PELAKITA.ID – Standardisasi pengelolaan tambak udang superintensif dinilai sangat penting agar bisa menjadi acuan masyarakat maupun pelaku usaha yang ingin menekuni budidaya udang vaname dengan hasil panen optimal. Dengan standardisasi juga, kendala-kendala yang dihadapi selama melakukan budidaya udang bisa diminimalisir.
Hal ini ditegaskan Menteri Kelautan dan Perikanan Sakti Wahyu Trenggono saat meninjau Instalasi Tambak Percobaan (ITP) Punaga, Kabupupaten Takalar, Sulawesi Selatan, Jumat (18/6/2021). Instalasi ini ada di bawah naungan Balai Riset Perikanan Budidaya Air Payau dan Penyuluhan Perikanan Pusat Riset Perikanan, BRSDM KKP.
“Harus ada standar yang kita keluarkan sebagai acuan dalam mengelola tambak superintensif ini. Misal standardisasi PH air, ukuran kolam, padat tebar, termasuk supply energinya. Sampai itu nemu, itu namanya penelitian. Jadi ada waktu penelitian yang jadi tolerensi sampai kita mendapat hasil paling optimal untuk disampaikan ke masyarakat dan industri,” imbau Menteri Trenggono saat berdialog dengan peneliti di lokasi tambak.
Menteri Trenggono berharap standardisasi pengelolaan tambak udang superintensif sudah ada di tahun 2022, sehingga dapat dipakai sebagai acuan oleh masyarakat maupun pelaku usaha yang ingin menekuni tambak udang superintensif. Teknik budidaya ini menurutnya salah satu kunci peningkatan produksi udang di masa depan.
Bagaimana tidak, dengan teknologi superintensif hasil panen bisa berkali-kali lipat lebih banyak dari hasil produksi tambak udang konvensional, semi intensif maupun intensif.
Sebagai contoh, hasil panen per hektare tambak superintensif mencapai 40 ton per tahun. Operasional tambak ini juga lebih ramah lingkungan, sebab sudah dilengkapi dengan Instalasi Pengelolaan Air Limbah (IPAL).
“Kalau flow budidayanya sudah bagus bener. Air mulai diambil dari laut, masuk tandon, kemudian dibeningkan lagi baru masuk ke kolam budidaya. Terdapat IPAL juga sehingga tidak mencemari laut,” ungkapnya.

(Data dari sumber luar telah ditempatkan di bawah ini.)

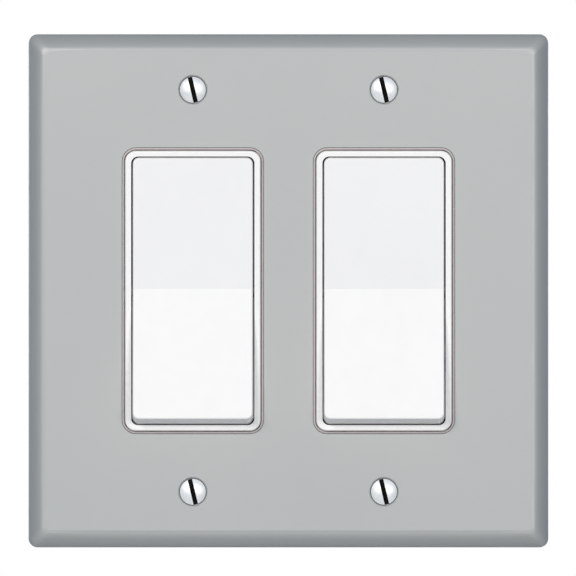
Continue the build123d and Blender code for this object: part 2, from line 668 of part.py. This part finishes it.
def make_box_screws(gang):
    crown = -STRAP_THICK - BOX_HEAD_THICK
    points = [
        (0, crown),
        (BOX_HEAD_R - 1.2, crown),
        (BOX_HEAD_R, crown + 1.0),
        (BOX_HEAD_R, -STRAP_THICK - 0.02),
        (BOX_NECK_R, -STRAP_THICK - 0.02),
        (BOX_NECK_R, BOX_THREAD_START),
        (BOX_THREAD_R, BOX_THREAD_START),
        (BOX_THREAD_R, BOX_TIP - 0.5),
        (BOX_THREAD_R - 0.5, BOX_TIP),
        (0, BOX_TIP),
    ]
    screw = turned(points, 1.1, 1.2, 35)
    with BuildPart() as screws:
        with Locations((gang, 0, -BOX_SCREW_PITCH / 2), (gang, 0, BOX_SCREW_PITCH / 2)):
            add(screw)
    return screws.part


def make_retainers(gang):
    with BuildPart() as washers:
        with BuildSketch(facing(gang, WASHER_THICK)):
            with GridLocations(1, BOX_SCREW_PITCH, 1, 2):
                Circle(WASHER_R)
                Circle(BOX_NECK_R + 0.05, mode=Mode.SUBTRACT)
        extrude(amount=WASHER_THICK)
    return washers.part


DEVICE_PIECES = {
    "bezel_frame": make_bezel,
    "mounting_strap": make_strap,
    "rear_body": make_housing,
    "rocker": make_rocker,
    "plunger": make_plunger,
    "toggle_spring": make_spring,
    "contact_arm": make_contact_arm,
    "moving_contact": make_moving_contact,
    "fixed_contact": make_fixed_contact,
    "line_terminal": make_line_terminal,
    "load_terminal": make_load_terminal,
    "terminal_clamps": make_clamps,
    "terminal_screws": make_terminal_screws,
    "ground_screw": make_ground_screw,
    "rivets": make_rivets,
    "box_screws": make_box_screws,
    "screw_retainers": make_retainers,
}

os.makedirs("parts", exist_ok=True)
finish(make_wall_plate(), "wall_plate")
finish(make_plate_screws(), "plate_screws")
for side, gang_x in (("left", -GANG_PITCH / 2), ("right", GANG_PITCH / 2)):
    for piece_name, make_piece in DEVICE_PIECES.items():
        finish(make_piece(gang_x), f"{piece_name}_{side}")
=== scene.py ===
from math import cos, pi, radians, sin, sqrt, tan

import bmesh
import bpy
from mathutils import Matrix, Vector


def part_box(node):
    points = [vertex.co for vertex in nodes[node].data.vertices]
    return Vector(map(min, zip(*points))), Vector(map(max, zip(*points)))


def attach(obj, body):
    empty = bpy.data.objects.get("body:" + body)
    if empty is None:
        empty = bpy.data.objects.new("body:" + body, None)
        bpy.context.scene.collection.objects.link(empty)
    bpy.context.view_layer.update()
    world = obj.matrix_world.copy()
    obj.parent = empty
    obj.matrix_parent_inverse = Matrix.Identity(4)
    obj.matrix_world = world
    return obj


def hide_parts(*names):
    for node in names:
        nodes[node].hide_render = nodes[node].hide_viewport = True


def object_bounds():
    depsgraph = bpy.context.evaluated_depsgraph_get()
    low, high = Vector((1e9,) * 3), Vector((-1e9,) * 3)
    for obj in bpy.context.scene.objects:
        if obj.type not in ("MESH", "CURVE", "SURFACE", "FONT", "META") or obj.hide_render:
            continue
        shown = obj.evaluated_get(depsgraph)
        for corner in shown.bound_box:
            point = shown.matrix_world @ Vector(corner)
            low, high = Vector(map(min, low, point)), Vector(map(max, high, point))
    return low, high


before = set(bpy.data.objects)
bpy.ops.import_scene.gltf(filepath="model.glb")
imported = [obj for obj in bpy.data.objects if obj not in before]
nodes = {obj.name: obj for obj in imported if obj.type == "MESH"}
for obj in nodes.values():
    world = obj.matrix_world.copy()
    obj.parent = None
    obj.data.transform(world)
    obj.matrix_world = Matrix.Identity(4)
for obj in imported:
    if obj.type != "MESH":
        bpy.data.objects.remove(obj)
cad_low, cad_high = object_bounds()
SIDES = ("left", "right")
MM = 0.001

# The stage is in metres, apart from the camera's sensor. The first lines are how much of the object's
# plane the picture covers, and the point at its centre.
VIEW_WIDTH = 0.1384
VIEW_X, VIEW_Z = -0.0001, 0.00068
CAMERA_DISTANCE = 2.4
CAMERA_REACH = 50
SENSOR = 36.0

# The floor lies this far under the plate
FLOOR_DROP = 0.6
FLOOR_RADIUS, FLOOR_SIDES = 1.1, 96

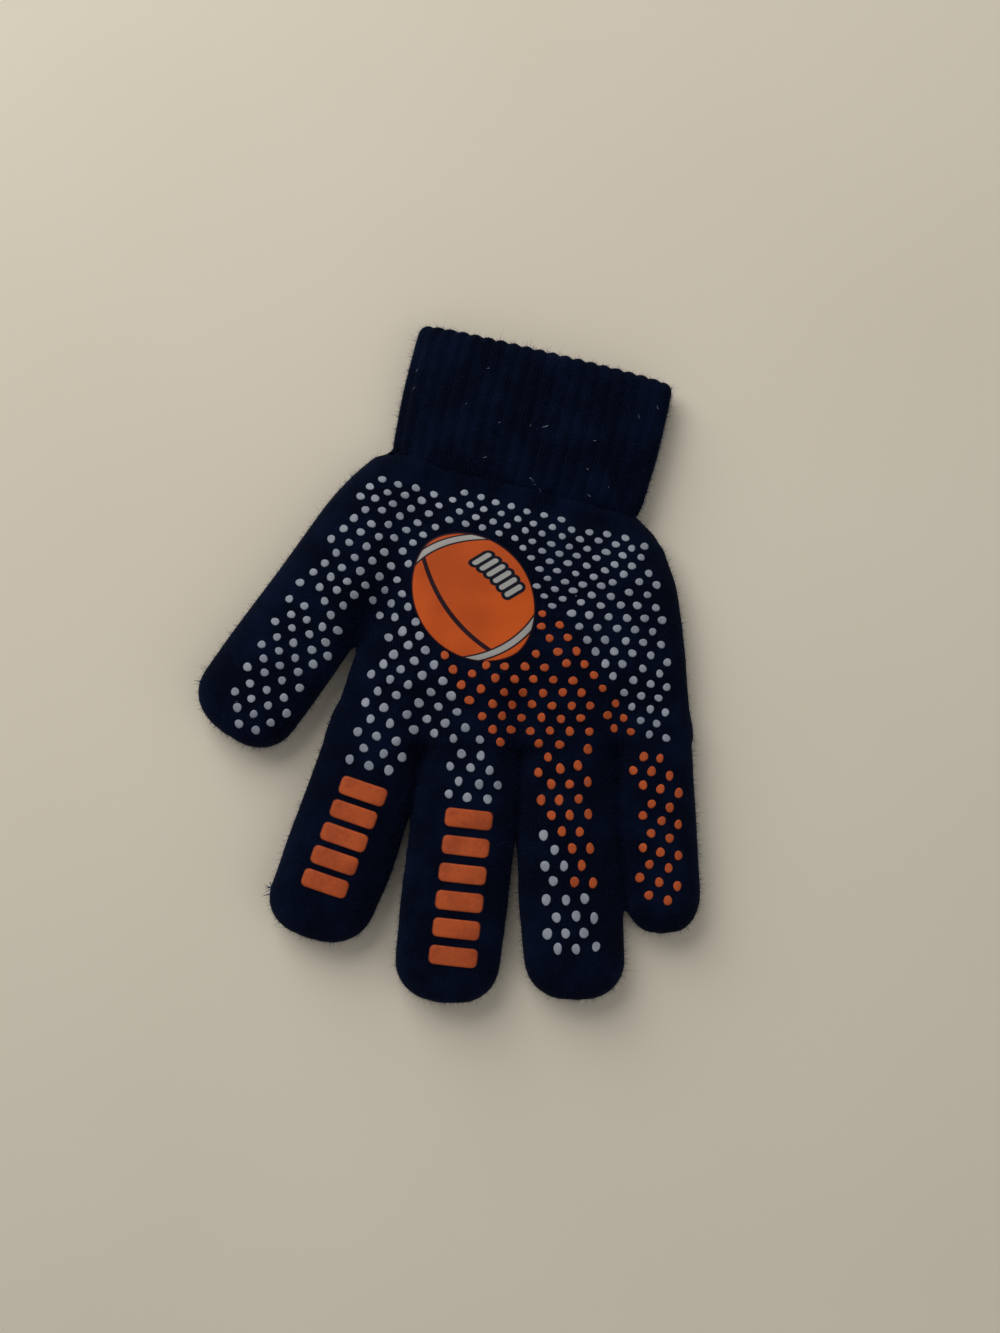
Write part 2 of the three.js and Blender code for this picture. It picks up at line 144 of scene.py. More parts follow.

Selain standardisasi pengelolaan, Menteri Trenggono juga meminta jajarannya menghitung lebih detail biaya produksi udang per kilogramnya pada ukuran kolam tertentu. Perhitungan ini penting untuk menarik minat pelaku usaha untuk berinvenstasi, dan memudahkan mereka dalam menjalankan kegiatan budidaya udang vaname superintensif.
“Ini dihitung lagi ya, sampai dapat harga yang ideal,” ujarnya. Menteri Trenggono optimistis, budidaya tambak udang superintensif dapat segera diterapkan untuk segmentasi industri maupun rumah tangga.
Kegiatan tersebut, katanya, dapat berkontribusi dalam meningkatkan pertumbuhan ekonomi lokal maupun nasional. KKP sendiri siap membantu masyarakat dari sisi infrastruktur maupun pinjaman permodalan.
“Kalau ini bisa dijalankan tahun ini, sehingga tahun 2022 kita punya standar, Ditjen Perikanan Budidaya bisa segera mengimplementasikan ini ke masyarakat. Termasuk kolam bundar (budidaya skala rumah tangga). Lalu kita buatkan instalasinya. Wah sejahtera ini,” pungkasnya.
Sementara itu, spesifikasi tambak udang superintensif diantaranya meliputi kawasan supratidal, central drain yang dikoneksikan dengan collector drain, kincir, blower, blower, otomatic feeder, hingga IPAL dengan volume 30 persen dari total volume tambak.
Untuk tambak superintensif di ITP Takalar sendiri, terdapat 12 kolam dengan luas masing-masing 1000 meter persegi, dengan padat tebar benur 500-1000 ekor.
Pada kolam dengan padat tebar 500 ekor per meter persegi, produksi bisa mencapai 5 ton per kolam per siklus. Sedangkan yang padat tebar 1000, hasil produksi bisa sampai 10 ton per kolam per siklus.
Selain berdialog dengan peneliti, Menteri Trenggono bersama Kepala BRSDM KKP Sjarief Widjaja, pejabat eselon I KKP dan perwakilan Pemda Takalar, meninjau satu per satu sarana dana prasana tambak yang ada di Instalasi Tambak Percobaan Punaga. Menteri Trenggono juga menyaksikan panen parsial di salah satu tambak.